At the former House speaker’s direction, three House committees have been investigating whether the president benefited from any of his son Hunter Biden’s overseas business activities, as well as probing other allegations of wrongdoing. But White House counsel has questioned the committees’ legal standing and stymied their path forward as they’ve sought to subpoena the Biden family and others without a chamber-wide vote to formally open the inquiry.
“We’re being stonewalled by the White House,” Johnson told Fox News on Saturday. “So a formal impeachment inquiry vote on the floor will allow us to take it to the next necessary step, and I think it’s something we have to do at this juncture.”
In the interim, two IRS whistleblowers are set to testify before the House Ways and Means Committee on Tuesday, after the committee announced that it would convene an executive session behind closed doors to consider “additional evidence” about what they call the Biden family’s “influence peddling scheme,” among other things.
And back in the Senate, a standoff over the Pentagon’s abortion policy that has resulted in hundreds of blocked military promotions over 10 months may finally come to a close this week, as Senate Republicans anticipate that a resolution is near for Sen.
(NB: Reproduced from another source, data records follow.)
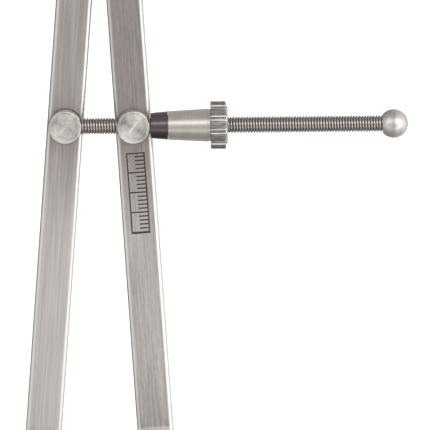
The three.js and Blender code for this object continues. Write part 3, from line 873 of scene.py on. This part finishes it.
END_GAP = 0.02 * MM
rod = threaded_rod("spindle_thread", spindle_span("spindle")[0] + END_GAP,
                   spindle_span("ball_end")[0] - END_GAP,
                   crest=2.07 * MM, root=1.66 * MM, pitch=0.7 * MM)
smooth(rod, angle=50, weighted=False)
set_material(rod, thread_steel)
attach(rod, "spindle_assembly")
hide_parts("spindle")

# ------------------------------------------------------------------ grip

bow_lo, bow_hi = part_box("bow_spring")
bow_radius = bow_hi.x
bow_centre_z = bow_hi.z - bow_radius
grip = knurled_grip("knurled_grip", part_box("grip")[1].z, bow_centre_z, bow_radius + 0.12 * MM)
smooth(grip, angle=28)
set_material(grip, grip_steel)
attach(grip, "head")
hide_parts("grip")

# ------------------------------------------------------------------ bow spring

# one half of the bow on each side, from the seam under the grip to the end over its leg
STRIP_THICKNESS = 1.6 * MM
for side_name, side in (("left", -1), ("right", 1)):
    half = bow_half("bow_spring_" + side_name, side, bow_centre_z, outer=bow_radius,
                    inner=bow_radius - STRIP_THICKNESS, half_width=bow_hi.y)
    smooth(half, angle=35)
    set_material(half, spring_steel)
    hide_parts("bow_spring")
    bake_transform(half)

# ------------------------------------------------------------------ release spring

WIRE = 0.19 * MM
spring_start, spring_end = spindle_span("release_spring")
release_coil = coil("release_coil", spring_start + WIRE, spring_end - WIRE, radius=3.3 * MM,
                    wire=WIRE, turns=3.4)
smooth(release_coil, angle=40, weighted=False)
set_material(release_coil, core_steel)
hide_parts("release_spring")
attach(release_coil, "nut_core")
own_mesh(release_coil)

# ------------------------------------------------------------------ floor

floor_z = cad_lo.z - 0.0002
bpy.ops.mesh.primitive_plane_add(size=60, location=(0, 0, floor_z))
floor = bpy.context.object
floor.name = "studio_floor"
floor_paint, floor_tree = new_material("studio_floor")
mottle = floor_tree.noise(floor_tree.coords(), scale=3.0, detail=2.0, rough=0.5)
floor_tree.surface(floor_tree.paint("F6F6F5", "F9F9F8", amount=mottle.remap(over=MID_NOISE)),
                   rough=0.9, metallic=0.0, specular=0.0)
set_material(floor, floor_paint)
floor.visible_glossy = False
floor.visible_diffuse = False
floor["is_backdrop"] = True

# ------------------------------------------------------------------ room

# brightness against height in degrees (0 is level in front, 90 overhead, 180 level behind)
HEIGHT = [(-180, 0.62), (-142, 0.70), (-121, 0.63), (-107, 0.48), (-95, 0.40), (-73, 0.41),
          (-62, 0.41), (-50, 0.56), (-40, 1.02), (-30, 1.00), (-24, 0.66), (-14, 0.57),
          (-4, 0.61), (5, 0.66), (11, 0.86), (16, 1.35), (24, 1.45), (30, 1.78), (36, 1.08),
          (44, 0.60), (54, 0.47), (71, 0.51), (92, 0.50), (112, 0.60), (130, 0.70), (150, 0.66),
          (180, 0.62)]
# factor against direction in degrees (0 is in front, 90 to the right)
ROUND = [(-180, 0.90), (-165, 0.45), (-120, 0.40), (-100, 0.90), (-80, 1.40), (-55, 1.55),
         (-30, 1.45), (-18, 1.12), (-10, 0.98), (0, 1.0), (9, 1.08), (18, 1.75), (28, 2.4),
         (50, 2.7), (90, 2.4), (110, 1.8), (130, 1.4), (160, 1.3), (180, 0.90)]


def angle_ramp(tree, rise, back, stops, top):
    """Looks up the angle of (rise, -back) in stops of (degrees, value); top scales the ramp."""
    turn = (tree.math("ARCTAN2", rise, back * -1.0) + math.pi) / (2 * math.pi)
    node = tree.nodes.new("ShaderNodeValToRGB")
    tree.put(node.inputs[0], turn)
    node.color_ramp.interpolation = "LINEAR"
    elements = node.color_ramp.elements
    while len(elements) > 1:
        elements.remove(elements[-1])
    for i, (degrees, value) in enumerate(stops):
        at = (degrees + 180) / 360
        if i == 0:
            elements[0].position = at
        element = elements.new(at) if i else elements[0]
        element.color = (*[value / top] * 3, 1)
    return Value(tree, node.outputs[0]) * top


world = bpy.data.worlds.new("studio")
bpy.context.scene.world = world
world.use_nodes = True
room = Tree(world.node_tree)
x, y, z = room.split(room.coords("Generated"))
by_height = angle_ramp(room, z, y, HEIGHT, top=2.0)
# height is measured in the plane x = 0, so it fades to plain grey at the far left and right
far_side = abs(x).fade(over=(0.80, 0.97))
by_height = room.mix_values(by_height, 0.68, amount=far_side)
by_turn = angle_ramp(room, x, y, ROUND, top=3.0)
level = room.math("SQRT", 1.0 - z * z)
brightness = by_height * room.mix_values(1.0, by_turn, amount=level)
# the camera itself sees plain white
seen = room.make("ShaderNodeLightPath", output="Is Camera Ray")
room.finish("ShaderNodeOutputWorld", room.make("ShaderNodeBackground", {
    "Color": room.paint((1.0, 0.985, 0.97), (1.0, 1.0, 1.0), amount=seen),
    "Strength": room.mix_values(brightness, 1.0, amount=seen),
}))

# ------------------------------------------------------------------ lights


def aim(thing, at, look):
    """Places a light or a camera and turns it towards a point."""
    thing.location = at
    thing.rotation_euler = (look - at).to_track_quat("-Z", "Y").to_euler()


strip_data = bpy.data.lights.new("strip_front", "AREA")
strip_data.shape = "RECTANGLE"
strip_data.size, strip_data.size_y = 1.2, 0.16
strip_data.energy = 0.5
strip = add_object("strip_front", strip_data)
strip_target = fulcrum + Vector((0.03, 0.0, -0.07))
aim(strip, at=strip_target + Vector((0.0, -1.35, 0.57)), look=strip_target)
strip.visible_camera = False

# light for the floor alone
sun_data = bpy.data.lights.new("floor_light", "SUN")
sun_data.energy = 1.6
sun_data.angle = math.radians(25)
sun = add_object("floor_light", sun_data)
sun.rotation_euler = (math.radians(-12), math.radians(14), 0)
only_floor = bpy.data.collections.new("lit_by_floor_light")
only_floor.objects.link(floor)
sun.light_linking.receiver_collection = only_floor

# ------------------------------------------------------------------ camera

ELEVATION = math.radians(5.5)
DISTANCE = 3.0
SPAN = 0.1075                       # width of the view at the tool
SENSOR = 36.0                       # mm
camera_data = bpy.data.cameras.new("camera")
camera = add_object("camera", camera_data)
target = fulcrum + Vector((0.02890, -0.002, -0.07807))
backward = Vector((0, -math.cos(ELEVATION), math.sin(ELEVATION)))
aim(camera, at=target + backward * DISTANCE, look=target)
camera_data.sensor_width = SENSOR
camera_data.lens = SENSOR * DISTANCE / SPAN
camera_data.clip_start, camera_data.clip_end = 0.05, 60.0
bpy.context.scene.camera = camera
bpy.context.scene.view_settings.view_transform = "Standard"
bpy.context.scene.view_settings.look = "None"

lo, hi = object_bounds()
{"cad": [list(cad_lo), list(cad_hi)], "visual": [list(lo), list(hi)]}
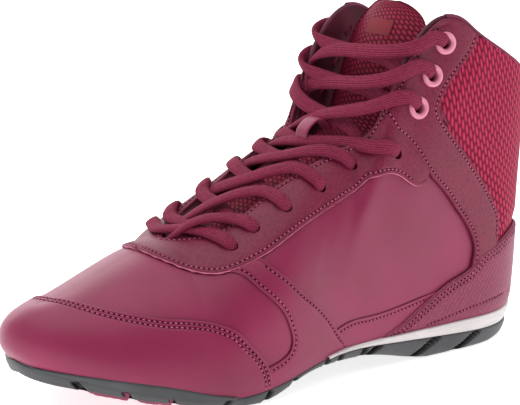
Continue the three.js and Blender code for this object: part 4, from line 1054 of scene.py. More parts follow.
SADDLE_PLACES = [(0.682, 0.660), (0.673, 0.619), (0.656, 0.535), (0.632, 0.450), (0.597, 0.336), (0.559, 0.245),
                 (0.517, 0.144), (0.489, 0.062), (0.457, 0.000)]
SADDLE_REAR = SeamCurve(SADDLE_PLACES)
SADDLE_BACK = SeamCurve(SADDLE_PLACES, [(0.457, 0.0), (0.700, 0.0)])
MESH_FRONT = SeamCurve([(0.150, 0.150), (0.190, 0.350), (0.300, 0.500), (0.400, 0.640), (0.440, 0.760),
                        (0.400, 0.900), (0.370, 1.0)])
MESH_REAR = SeamCurve([(0.0, 0.150), (0.0, 1.0)])
MESH_RIMS = (SeamCurve(COUNTER_REAR), STAY_BACK)

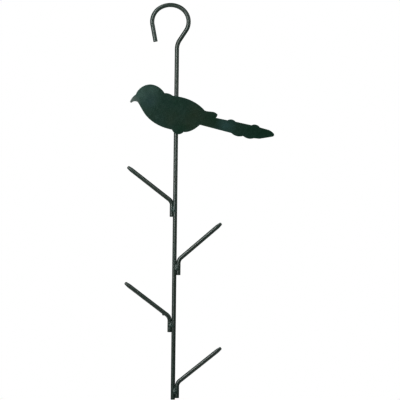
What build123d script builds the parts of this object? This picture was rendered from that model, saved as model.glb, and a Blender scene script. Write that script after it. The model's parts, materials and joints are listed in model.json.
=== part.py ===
from build123d import *
import os
from math import cos, radians, sin, tan

os.makedirs("parts", exist_ok=True)

# Hanging feeder for fat balls: a hooked wire pole, a flat bird and four spikes, welded together.
# Millimetres. The origin is the seat of the hook, the inside of the top of its crown, where the
# feeder hangs. +Z is up and +X runs from the bird's beak to its tail. The bird stands in front
# of the pole, on the -Y side.

# Wire, the same round stock for the pole and the spikes
WIRE_RADIUS = 2.5
CUT_END_ROUND = 0.6

# Hook and pole
POLE_X = 8.5
POLE_BOTTOM = -485.0
CROWN_RADIUS = 25.0
CROWN_HALF_ANGLE = 30.0
SHOULDER_RADIUS = 20.0
TIP_SIDE_BEND = 71.0
POLE_SIDE_BEND = 93.0
TIP_LEG = 21.5
NECK_RADIUS = 20.0

# Spikes: stub along the pole, bend, arm that rises outwards and tapers to a blunt nose
STUB_LENGTH = 18.7
SPIKE_BEND_RADIUS = 9.0
SPIKE_LENGTH = 69.5
NOSE_LENGTH = 6.0
NOSE_TAPER = 8.0
NOSE_ROUND = 1.2

# Each spike: side of the pole, height where stub and arm would cross, arm's rise above level,
# and how far round towards the back of the pole its stub is set
SPIKES = {
    "top_left": (-1, -240.4, 37.4, 39.0),
    "upper_right": (1, -312.3, 41.1, 0.0),
    "lower_left": (-1, -382.9, 36.7, 0.0),
    "bottom_right": (1, -464.3, 39.2, 0.0),
}

# Weld beads: half spindles laid in the groove between two pieces
SPIKE_WELD_LENGTH = 10.0
SPIKE_WELD_RADIUS = 2.9
SPIKE_WELD_ROOT = 0.8
SPIKE_WELD_ABOVE_STUB_END = 9.7
BIRD_WELD_LENGTH = 9.0
BIRD_WELD_RADIUS = 1.9
BIRD_WELD_OFFSET = 2.6

# Bird: sheet cut to the outline of a tit, drawn from a point on the pole's axis
SHEET = 2.0
BIRD_HEIGHT = -130.0
BIRD_WELDS = {"upper": (1, -118.0), "lower": (-1, -145.0)}


# Hook and pole: one wire, bent in the XZ plane
with BuildPart() as hook_pole:
    with BuildLine(Plane.XZ) as hook_path:
        half_angle = radians(CROWN_HALF_ANGLE)
        crown_drop = CROWN_RADIUS * (1 - cos(half_angle))
        crown_start = (-CROWN_RADIUS * sin(half_angle), WIRE_RADIUS - crown_drop)
        rising = (cos(half_angle), sin(half_angle))
        falling = (-rising[0], -rising[1])
        crown = JernArc(crown_start, rising, CROWN_RADIUS, -2 * CROWN_HALF_ANGLE)
        pole_side = JernArc(crown @ 1, crown % 1, SHOULDER_RADIUS, -POLE_SIDE_BEND)
        # The slanted leg is as long as it takes for the neck to end on the pole's axis
        lean = CROWN_HALF_ANGLE + POLE_SIDE_BEND - 90
        neck_width = NECK_RADIUS * (1 - cos(radians(lean)))
        slant_length = ((pole_side @ 1).X - neck_width - POLE_X) / sin(radians(lean))
        slant = Line(pole_side @ 1, pole_side @ 1 + (pole_side % 1) * slant_length)
        neck = JernArc(slant @ 1, slant % 1, NECK_RADIUS, lean)
        Line(neck @ 1, (POLE_X, POLE_BOTTOM))
        tip_side = JernArc(crown_start, falling, SHOULDER_RADIUS, TIP_SIDE_BEND)
        Line(tip_side @ 1, tip_side @ 1 + (tip_side % 1) * TIP_LEG)
    with BuildSketch(Plane((POLE_X, 0, POLE_BOTTOM))):
        Circle(WIRE_RADIUS)
    sweep(path=hook_path.line)
    cut_ends = hook_pole.faces().filter_by(GeomType.PLANE)
    fillet(cut_ends.edges(), CUT_END_ROUND)
hook_pole.part.label = "hook_pole"
export_step(hook_pole.part, "parts/hook_pole.step")


def bend_spike(side, crossing_height, rise, set_round):
    """One spike, its stub against the pole and its arm parallel to the XZ plane."""
    stub_x = POLE_X + side * 2 * WIRE_RADIUS * cos(radians(set_round))
    stub_y = 2 * WIRE_RADIUS * sin(radians(set_round))
    bend_angle = 90 - rise
    bend_reach = SPIKE_BEND_RADIUS * tan(radians(bend_angle / 2))
    stub_end = (stub_x, crossing_height - STUB_LENGTH)
    with BuildPart() as spike:
        with BuildLine(Plane.XZ.offset(-stub_y)) as spike_path:
            stub = Line(stub_end, (stub_x, crossing_height - bend_reach))
            bend = JernArc(stub @ 1, stub % 1, SPIKE_BEND_RADIUS, -side * bend_angle)
            straight = SPIKE_LENGTH - bend_reach - NOSE_LENGTH
            arm = Line(bend @ 1, bend @ 1 + (bend % 1) * straight)
        with BuildSketch(Plane(stub @ 0, z_dir=stub % 0)):
            Circle(WIRE_RADIUS)
        sweep(path=spike_path.line)
        with BuildSketch(Plane(arm @ 1, z_dir=arm % 1)):
            Circle(WIRE_RADIUS)
        extrude(amount=NOSE_LENGTH, taper=NOSE_TAPER)
        flat_ends = spike.faces().filter_by(GeomType.PLANE).sort_by(Axis.Z)
        fillet(flat_ends[0].edges(), CUT_END_ROUND)
        fillet(flat_ends[-1].edges(), NOSE_ROUND)
    return spike


def lay_bead(root, across, radius, length, wires):
    """The part of a half spindle of weld metal, standing on root, that these wires leave free."""
    section = Plane(root, x_dir=across, z_dir=(0, 0, -1))
    with BuildPart() as bead:
        with BuildSketch(section):
            Rectangle(2 * radius, radius, align=(Align.CENTER, Align.MIN))
            with Locations(*wires):
                Circle(WIRE_RADIUS, mode=Mode.SUBTRACT)
        extrude(amount=length / 2, both=True)
        with BuildSketch(Plane(root, x_dir=across, z_dir=section.y_dir)):
            with BuildLine():
                crest = ThreePointArc((0, -length / 2), (radius, 0), (0, length / 2))
                Line(crest @ 1, crest @ 0)
            make_face()
        revolve(axis=Axis(root, (0, 0, -1)), revolution_arc=180, mode=Mode.INTERSECT)
    return bead


for spike_name, (side, crossing_height, rise, set_round) in SPIKES.items():
    spike = bend_spike(side, crossing_height, rise, set_round)
    spike.part.label = f"spike_{spike_name}"
    export_step(spike.part, f"parts/spike_{spike_name}.step")
    # The bead lies in the front groove between stub and pole, short of the line where they touch
    across = Vector(cos(radians(set_round)), side * sin(radians(set_round)), 0)
    front = Vector(across.Y, -across.X, 0)
    bead_height = crossing_height - STUB_LENGTH + SPIKE_WELD_ABOVE_STUB_END
    touching = Vector(POLE_X, 0, bead_height) + across * side * WIRE_RADIUS
    root = touching + front * SPIKE_WELD_ROOT
    wires = [(-WIRE_RADIUS, -SPIKE_WELD_ROOT), (WIRE_RADIUS, -SPIKE_WELD_ROOT)]
    weld = lay_bead(root, across, SPIKE_WELD_RADIUS, SPIKE_WELD_LENGTH, wires)
    weld.part.label = f"weld_spike_{spike_name}"
    export_step(weld.part, f"parts/weld_spike_{spike_name}.step")

# Bird: its outline in order, from the tip of the beak over the back to the tail and home again
with BuildPart() as bird_plate:
    sheet_back = Plane((POLE_X, -WIRE_RADIUS, BIRD_HEIGHT), x_dir=(1, 0, 0), z_dir=(0, -1, 0))
    with BuildSketch(sheet_back):
        with BuildLine():
            beak_top = ThreePointArc((-57, 12.5), (-54.5, 17.2), (-50, 21.5))
            head = Spline(
                beak_top @ 1, (-47.5, 26.2), (-41, 31.7), (-33, 33.9), (-25, 32.3),
                (-18.5, 28), (-14.8, 23.4),
            )
            nape = ThreePointArc(head @ 1, (-9.5, 22.9), (-4.5, 20.3))
            back = Spline(nape @ 1, (4, 19.1), (15, 16.1), (25.5, 10.8), (35, 2.6))
            wing_top = Spline(back @ 1, (38.5, 1.6), (46, 0.8), (51, -2.3))
            wing_end = ThreePointArc(wing_top @ 1, (50.4, -4.1), (48.9, -6.3))
            tail_root = Line(wing_end @ 1, (63.5, -9.3))
            first_feather = ThreePointArc(tail_root @ 1, (68.5, -8.2), (73.5, -10.9))
            tail_middle = Line(first_feather @ 1, (93.3, -15))
            second_feather = ThreePointArc(tail_middle @ 1, (98.3, -14.2), (103.5, -17.6))
            tail_end = Line(second_feather @ 1, (114, -20.4))
            tail_tip = Spline(
                tail_end @ 1, (118.5, -22.8), (121.2, -26.6), (119, -28.6),
                tangents=(tail_end % 1, (-1, -0.17)),
            )
            tail_edge = Line(tail_tip @ 1, (103.5, -31.3))
            tail_notch = Line(tail_edge @ 1, (96, -30.8))
            long_covert = ThreePointArc(tail_notch @ 1, (90.5, -31.4), (83, -28.1))
            short_covert = ThreePointArc(long_covert @ 1, (77, -28.7), (68.5, -24.7))
            tail_under = Line(short_covert @ 1, (29.5, -15))
            rump = Spline(tail_under @ 1, (25.2, -18.5), (19, -22.3), (9.2, -24.1))
            foot = ThreePointArc(rump @ 1, (2.5, -27), (-4.8, -21.4))
            belly = Spline(
                foot @ 1, (-17, -18.1), (-29, -11.7), (-38, -3.2), (-44.5, 7.2), (-47.5, 12.1)
            )
            chin = ThreePointArc(belly @ 1, (-51, 13.2), (-55.2, 11.5))
            ThreePointArc(chin @ 1, (-56.5, 11.6), beak_top @ 0)
        make_face()
    extrude(amount=SHEET)
bird_plate.part.label = "bird_plate"
export_step(bird_plate.part, "parts/bird_plate.step")

# Bird's welds, in the angle between the back of the sheet and the side of the pole
for weld_name, (side, height) in BIRD_WELDS.items():
    root = Vector(POLE_X + side * BIRD_WELD_OFFSET, -WIRE_RADIUS, height)
    wires = [(side * BIRD_WELD_OFFSET, WIRE_RADIUS)]
    weld = lay_bead(root, (-1, 0, 0), BIRD_WELD_RADIUS, BIRD_WELD_LENGTH, wires)
    weld.part.label = f"weld_bird_{weld_name}"
    export_step(weld.part, f"parts/weld_bird_{weld_name}.step")
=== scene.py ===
import json
import math
import random

import bmesh
import bpy
from mathutils import Matrix, Vector, kdtree, noise
from mathutils.geometry import delaunay_2d_cdt


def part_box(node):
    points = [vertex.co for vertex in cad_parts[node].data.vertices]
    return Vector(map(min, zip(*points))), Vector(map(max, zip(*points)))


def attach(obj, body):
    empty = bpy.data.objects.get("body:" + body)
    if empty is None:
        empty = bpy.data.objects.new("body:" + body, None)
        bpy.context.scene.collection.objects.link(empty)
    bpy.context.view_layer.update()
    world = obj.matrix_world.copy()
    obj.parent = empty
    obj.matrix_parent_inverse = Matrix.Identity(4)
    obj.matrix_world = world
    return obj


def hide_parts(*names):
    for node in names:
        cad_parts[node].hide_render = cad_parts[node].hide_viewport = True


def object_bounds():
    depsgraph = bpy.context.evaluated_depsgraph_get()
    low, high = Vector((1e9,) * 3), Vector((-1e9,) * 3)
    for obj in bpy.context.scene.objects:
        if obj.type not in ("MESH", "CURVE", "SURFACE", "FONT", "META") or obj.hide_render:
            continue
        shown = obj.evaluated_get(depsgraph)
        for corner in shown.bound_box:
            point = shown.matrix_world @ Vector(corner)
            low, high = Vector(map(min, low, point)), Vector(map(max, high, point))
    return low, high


# Hanging fat-ball feeder: one bent wire for hook and pole, a cut-out bird, four wire spikes and
# the weld beads between them, all under one dark green powder coat. Metres, in the CAD's frame:
# the feeder lies in the XZ plane, up is +Z and its front is -Y.
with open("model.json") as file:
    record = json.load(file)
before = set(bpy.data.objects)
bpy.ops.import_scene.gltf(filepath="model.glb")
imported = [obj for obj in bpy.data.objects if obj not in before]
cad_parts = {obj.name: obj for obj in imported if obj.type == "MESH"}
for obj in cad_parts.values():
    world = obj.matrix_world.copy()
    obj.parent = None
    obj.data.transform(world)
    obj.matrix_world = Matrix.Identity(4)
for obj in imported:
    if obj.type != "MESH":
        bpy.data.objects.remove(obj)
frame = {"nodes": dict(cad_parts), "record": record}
cad_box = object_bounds()
mounts = {mount["name"]: mount for mount in frame["record"]["mounts"]}

MM = 0.001
BACK = Vector((0, 1, 0))
SPIKES = ("top_left", "upper_right", "lower_left", "bottom_right")
BIRD_BEADS = ("upper", "lower")

# Wire: the bends of the CAD's hook and the ends of its wires, which the frame's boxes don't give
WIRE_RADIUS = mounts["spike_top_left_arm"]["dims"]["r_mm"] * MM
CROWN_RADIUS = 25 * MM
CROWN_HALF_ANGLE = 30
SHOULDER_RADIUS = 20 * MM
TIP_SIDE_BEND = 71
POLE_SIDE_BEND = 93
TIP_LEG = 21.5 * MM
NECK_RADIUS = 20 * MM
CUT_END_ROUND = 0.6 * MM
NOSE_LENGTH = 6 * MM
NOSE_TAPER = 8
NOSE_ROUND = 1.2 * MM

# The powder coat stands on the CAD's bare metal. It ripples, in waves as long as one over the
# frequency, and has orange peel and a finer grain, given by their depth
COAT = 0.12 * MM
COAT_RIPPLE = 0.02 * MM
COAT_RIPPLE_FREQUENCY = 260
PEEL_HEIGHT = 0.004 * MM
GRAIN_HEIGHT = 0.0008 * MM

# How finely wires are meshed
RING_SIDES = 64
ARC_STEP = 1.5
RUN_STEP = 2 * MM
END_STEPS = 6

# Bird: rounded rim, mesh spacing, and how far the sheet is from flat
RIM_ROUND = 0.3 * MM
RIM_STEPS = 4
RIM_SUPPORT = 0.15 * MM
OUTLINE_STEP = 0.7 * MM
LONG_CHORD = 4 * MM
CORNER_TURN = 24
SHEET_GRID = 2.5 * MM
SHEET_BOW = 0.1 * MM
SHEET_BOW_FREQUENCY = 16

# Camera and stage
VIEW_WIDTH = 494.2 * MM
VIEW_X = 39.2 * MM
VIEW_Z = -238 * MM
VIEW_DISTANCE = 2.0
VIEW_ROLL = 0.686
VIEW_GAMMA = 0.8
FLOOR_DROP = 0.2
FLOOR_RADIUS = 0.6
FLOOR_SIDES = 96


# ---- Mesh helpers

def new_piece(name, verts, faces, material):
    """A smooth mesh object with its normals outwards, in the scene."""
    mesh = bpy.data.meshes.new(name)
    mesh.from_pydata([tuple(v) for v in verts], [], faces)
    work = bmesh.new()
    work.from_mesh(mesh)
    bmesh.ops.recalc_face_normals(work, faces=work.faces)
    work.to_mesh(mesh)
    work.free()
    mesh.materials.append(material)
    mesh.shade_smooth()
    piece = bpy.data.objects.new(name, mesh)
    bpy.context.scene.collection.objects.link(piece)
    return piece


def place(piece, node):
    """The piece rides on the only body and stands in for its CAD node, which it hides."""
    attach(piece, "root")
    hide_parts(node)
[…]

Tommy Tuberville.
With pressure to reach a solution before Senate leadership brings up a measure that would allow the chamber to bypass Tuberville’s holds to the floor, Senate Republicans say Tuberville appears on the precipice of relinquishing his position.
Tuberville, like many of his GOP colleagues, staunchly opposes the Pentagon’s abortion policy, which allows servicewomen stationed in states where abortion is restricted to take time off and be reimbursed for travel expenses for the procedure. But senators on both sides of the aisle have grown agitated in recent months over his tactic, which they say threatens military readiness and unfairly punishes service members.
It remained unclear which path forward Tuberville would agree to to end his hold. But lawmakers on both sides of the aisle are eager to get things moving once again.